We entered the first night of paddling. The Missouri River is not without hazards. There are wing dams and floating debris. Because the river was high, submerged navigational buoys would pop out of the water at anytime. Reading the river, which was not all that hard during the day, became uncertain and as fatigue mixed with drowsiness and eventually in the early morning a light fog, gave everything an ethereal feeling. There was a kind of hallucination that all of this created as the intense focus that was required mixed with exhaustion mixed and darkness. We became accustomed to seeing things that were not there!

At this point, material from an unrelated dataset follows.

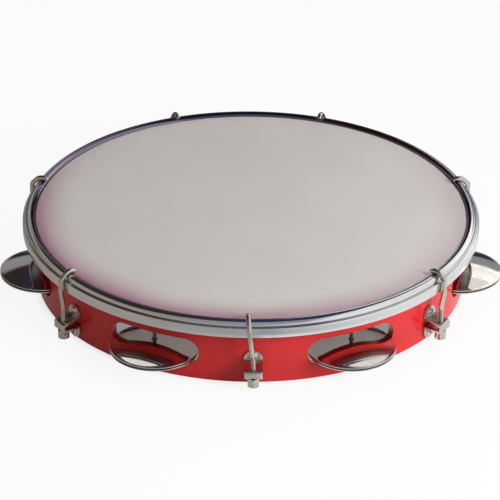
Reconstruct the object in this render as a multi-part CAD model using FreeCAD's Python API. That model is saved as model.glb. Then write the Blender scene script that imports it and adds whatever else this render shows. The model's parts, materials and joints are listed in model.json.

By morning I was pretty certain that we were not going to finish this race. Kent had thrown up a couple times and was unable to eat or drink. Both of us were catching ourselves falling asleep in the middle of paddle strokes. We would paddle a few minutes and then stop for what seemed like longer. I was loosing both my focus and my desire to continue. At this point we were still the lead tandem boat, but I was fighting the thought that we should paddle to Jefferson City (mile 223) and register a DNF. Instead we stopped for a major resupply, got out of the boat for 15 minutes, and got back in feeling a little better. As we were pulling out, the second place aluminum boat was pulling in, they looked as spent as we felt.
We were very much in survival mode when we left the Jefferson City check point. With 120 miles still to go, we decide to focus on paddling in 15-minute blocks, which I promptly upped to 30. I am not sure if that helped Kent, but I did help my focus.
It took the aluminum canoe until mid afternoon to catch us and while we were not feeling all that competitive, both of us had kept looking behind us to see how much they were gaining on us. Eventual we decided to drop our pace and let them pass. After wishing them well, we were able to focus on what we thought was going to be the hardest challenge of the race. We reached the checkpoint at Herman (269 miles) at 5:45 pm. Projecting our time forward, we where looking at the 3-4 am finish and a second night of paddling!
Toward evening we decided to increase our intensity as a way to stay awake, and then as late as possible to take the caffeine tablets I was carrying and hope that would be enough to see us through to the finish, This started to feel like a race again as opposed to the death march that it had felt like for most of the day. Our pace and focus improved. Some time around Klondike (mile 311) maybe 11:00 pm we took caffeine and also consciously kept our effort up. Another factor that helped in the final stages of the race, was that once we got past the checkpoint at Hermann, where there was about 70 miles to go, and our spirits lifted as we once again were able to envision finishing this race!
At 2:55 am on Thursday morning, we arrived at the finish in St. Charles. 42 hours, 55 minutes after we began. We were the 14thboat over all, 2ndmen’s tandem, and probably the first boat in without a rudder.
We had chosen a Wenonah Minnesota 3 as a boat. It was probably the perfect boat to finish this race with. It was super stable, had the most comfortable canoe seats I have ever sat in for a extended period of time, and it was an efficient design – our average over the entire race was 7.9 mph! a racing boat might have been faster, but we would not have been able to sleep in it (something we thought we would do, but didn’t), and perhaps that was our only significant miscalculation, we had a bigger boat than we needed!